Fully explain your ideas

To get an excellent score in the IELTS Task 2 writing section, one of the easiest and most effective tips is structuring your writing in the most solid format. A great argument essay structure may be divided to four paragraphs, in which comprises of four sentences (excluding the conclusion paragraph, which comprises of three sentences).

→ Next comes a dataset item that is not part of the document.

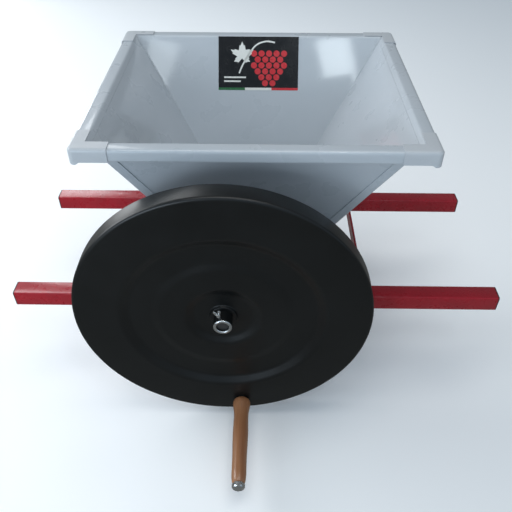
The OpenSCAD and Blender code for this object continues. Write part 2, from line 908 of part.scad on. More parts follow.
module drive_shaft() {
    color("silver") difference() {
        shaft(-roller_x, roller_z, -shaft_front, shaft_rear);
        roller_pins(-roller_x);
    }
}

module driven_shaft() {
    color("silver") difference() {
        shaft(roller_x, roller_z, beater_front, shaft_rear);
        roller_pins(roller_x);
    }
}

module roller(x, phase) {
    mean = roller_d / 2 - lobe_depth / 2;
    hub_len = roller_len + 2 * roller_hub_end;
    difference() {
        union() {
            slab(-roller_len / 2, roller_len / 2) translate([x, roller_z])
                polygon([for (i = [0:95]) let (a = i * 3.75)
                    turned(mean + lobe_depth / 2 * cos(lobe_count * (a - phase)), a)]);
            bar_along_y(x, roller_z, -hub_len / 2, hub_len / 2, collar_d);
        }
        bar_along_y(x, roller_z, -roller_len, roller_len, shaft_d);
        roller_pins(x);
    }
}

module drive_roller() {
    color("silver") roller(-roller_x, 0);
}

module driven_roller() {
    color("silver") roller(roller_x, 180 / lobe_count);
}

module pinned_gear(x, z, teeth, phase) {
    difference() {
        union() {
            gear(x, z, teeth, phase, shaft_d);
            ring_along_y(x, z, gear_y, gear_y + gear_hub_back, 2 * gear_hub_r, shaft_d);
        }
        cross_pins(x, z, [gear_pin_y], 3 * gear_hub_r);
    }
}

module drive_gear() {
    color("dimgray") pinned_gear(-roller_x, roller_z, roller_teeth, drive_phase);
}

module driven_gear() {
    color("dimgray") pinned_gear(roller_x, roller_z, roller_teeth, driven_phase);
}

module drive_pins() {
    color("silver") roller_pins(-roller_x);
}

module driven_pins() {
    color("silver") roller_pins(roller_x);
}

module rear_collar(x, z, y) {
    ring_along_y(x, z, y, y + collar_w, collar_d, shaft_d);
}

module drive_collar() {
    color("silver") rear_collar(-roller_x, roller_z, bar_in - wall + bush_len + 1);
}

module driven_collar() {
    color("silver") rear_collar(roller_x, roller_z, bar_in - wall + bush_len + 1);
}

// Shoulder bolt: the grip turns on its shank, and its thread goes through the wheel
module crank_bolt() {
    shoulder_y = -wheel_front - crank_washer_t;
    color("silver") {
        bolt_along_y(crank_x, crank_z, grip_front - 1, shoulder_y - grip_front + 1, crank_bolt_d);
        bar_along_y(crank_x, crank_z, shoulder_y - eps, shoulder_y + crank_thread_len, crank_thread_d);
    }
}

module crank_washer() {
    color("silver") ring_along_y(crank_x, crank_z, -wheel_front - crank_washer_t, -wheel_front,
        crank_washer_d, crank_thread_d);
}

module crank_nut() {
    color("silver") nut_along_y(crank_x, crank_z, -wheel_front + wheel_web, crank_thread_d);
}

// ---------- idler ----------

module idler_gear() {
    color("dimgray") gear(idler_x, idler_z, idler_teeth, idler_phase, idler_bush_d);
}

module idler_bush() {
    color("goldenrod")
        ring_along_y(idler_x, idler_z, gear_y - gear_w - gear_hub_front, gear_y + gear_hub_rear,
            idler_bush_d, idler_axle_d + 2 * fit);
}

// ---------- beater ----------

module each_paddle() {
    pitch = (paddle_last - paddle_first) / (paddle_count - 1);
    for (i = [0:paddle_count - 1])
        translate([0, paddle_first + i * pitch, beater_z])
            rotate([0, paddle_step * i - paddle_phase, 0]) children();
}

module beater_shaft() {
    color("silver") difference() {
        shaft(0, beater_z, beater_front, beater_rear);
        each_paddle() translate([0, 0, -shaft_d]) cylinder(d = paddle_d, h = 2 * shaft_d);
        cross_pins(0, beater_z, [gear_pin_y], 3 * gear_hub_r);
    }
}

module beater_paddles() {
    color("silver") each_paddle() {
        translate([0, 0, -shaft_d / 2 + 1]) cylinder(d = paddle_d, h = beater_r - blade_inset);
        rotate([0, 0, blade_twist]) translate([-blade_t / 2, 0, 0]) rotate([90, 0, 90])
            linear_extrude(height = blade_t)
            around([[0, beater_r - blade_w], [0, beater_r - blade_w / 2]], blade_w / 2);
    }
}

module beater_pinion() {
    color("dimgray") pinned_gear(0, beater_z, pinion_teeth, pinion_phase);
}

module beater_pin() {
    color("silver") cross_pins(0, beater_z, [gear_pin_y], 2 * gear_hub_r);
}

module beater_collar() {
    color("silver") rear_collar(0, beater_z, bar_in - wall - strap_t + bush_len + 1);
}

// ---------- grip ----------

module grip() {
    scale_y = grip_len / grip_curve[len(grip_curve) - 1][0];
    color("peru") translate([crank_x, grip_back, crank_z]) rotate([90, 0, 0]) rotate_extrude()
        polygon(concat([[grip_bush_d / 2, 0]],
            [for (p = grip_curve) [p[1], p[0] * scale_y]],
            [[grip_bush_d / 2, grip_len]]));
}

module grip_bush() {
    color("goldenrod") ring_along_y(crank_x, crank_z, grip_front, grip_back, grip_bush_d,
        crank_bolt_d + 2 * fit);
}

front_bar();
rear_bar();
bar_end_plugs();
left_tie();
right_tie();
front_end_plate();
rear_end_plate();
left_side_plate();
right_side_plate();
body_bolts();
body_nuts();
hopper_front_wall();
hopper_rear_wall();
hopper_left_wall();
hopper_right_wall();
hopper_corner_covers();
hopper_bolts();
hopper_nuts();
label();
roller_bushes();
beater_bushes();
flywheel_bush();
gear_plate();
gear_guard();
guard_screws();
idler_axle();
idler_axle_nut();
destemmer_cage();
cage_wing_screws();
rear_bearing_strap();
strap_screws();
stem_chute();
chute_screws();
flywheel();
flywheel_hub();
wing_bolt();
drive_shaft();
drive_roller();
drive_gear();
drive_pins();
drive_collar();
crank_bolt();
crank_washer();
crank_nut();
driven_shaft();
driven_roller();
driven_gear();
driven_pins();
driven_collar();
idler_gear();
idler_bush();
beater_shaft();
beater_paddles();
beater_pinion();
beater_pin();
beater_collar();
grip();
grip_bush();
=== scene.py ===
"""Looks of a hand-cranked grape crusher and destemmer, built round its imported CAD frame.

Units are metres, in the CAD's own frame: +X right, +Y away from the flywheel, +Z up.
"""
import json
import math
import random

import bmesh
import bpy
from mathutils import Matrix, Vector


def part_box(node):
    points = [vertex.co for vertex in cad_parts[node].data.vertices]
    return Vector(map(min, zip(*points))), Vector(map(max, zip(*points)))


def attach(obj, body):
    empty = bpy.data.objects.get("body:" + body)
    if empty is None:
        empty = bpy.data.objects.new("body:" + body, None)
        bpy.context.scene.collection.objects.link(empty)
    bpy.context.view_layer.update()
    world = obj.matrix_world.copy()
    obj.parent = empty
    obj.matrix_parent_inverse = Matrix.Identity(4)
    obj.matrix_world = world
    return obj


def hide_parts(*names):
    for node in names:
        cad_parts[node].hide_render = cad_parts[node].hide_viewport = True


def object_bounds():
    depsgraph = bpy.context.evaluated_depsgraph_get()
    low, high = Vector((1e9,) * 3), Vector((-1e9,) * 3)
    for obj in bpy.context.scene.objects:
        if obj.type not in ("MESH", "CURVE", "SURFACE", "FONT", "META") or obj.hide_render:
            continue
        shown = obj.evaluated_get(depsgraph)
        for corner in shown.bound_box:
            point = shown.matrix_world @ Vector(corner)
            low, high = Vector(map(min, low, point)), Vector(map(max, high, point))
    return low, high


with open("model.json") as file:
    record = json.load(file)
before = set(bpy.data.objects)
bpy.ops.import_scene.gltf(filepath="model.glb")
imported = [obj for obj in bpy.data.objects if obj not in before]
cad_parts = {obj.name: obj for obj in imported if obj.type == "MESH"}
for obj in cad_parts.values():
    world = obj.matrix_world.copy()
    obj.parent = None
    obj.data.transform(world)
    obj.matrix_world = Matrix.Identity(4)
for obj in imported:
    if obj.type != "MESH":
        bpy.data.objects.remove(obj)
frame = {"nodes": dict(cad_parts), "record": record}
CAD_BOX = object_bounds()
NODES = frame["nodes"]
MM = 0.001


# ---------- small helpers ----------

def low(node):
    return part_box(node)[0]


def high(node):
    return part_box(node)[1]


def middle(node):
    return (low(node) + high(node)) / 2


def new_object(name, mesh):
    obj = bpy.data.objects.new(name, mesh)
    bpy.context.scene.collection.objects.link(obj)
    return obj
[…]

For we to consider an essay structure a great one, it should be looking like this:

  • Paragraph 1 - Introduction
    • Sentence 1 - Background statement
    • Sentence 2 - Detailed background statement
    • Sentence 3 - Thesis
    • Sentence 4 - Outline sentence
  • Paragraph 2 - First supporting paragraph
    • Sentence 1 - Topic sentence
    • Sentence 2 - Example
    • Sentence 3 - Discussion
    • Sentence 4 - Conclusion
  • Paragraph 3 - Second supporting paragraph
    • Sentence 1 - Topic sentence
    • Sentence 2 - Example
    • Sentence 3 - Discussion
    • Sentence 4 - Conclusion
  • Paragraph 4 - Conclusion
    • Sentence 1 - Summary
    • Sentence 2 - Restatement of thesis
    • Sentence 3 - Prediction or recommendation

Our recommended essay structure above comprises of fifteen (15) sentences, which will make your essay approximately 250 to 275 words.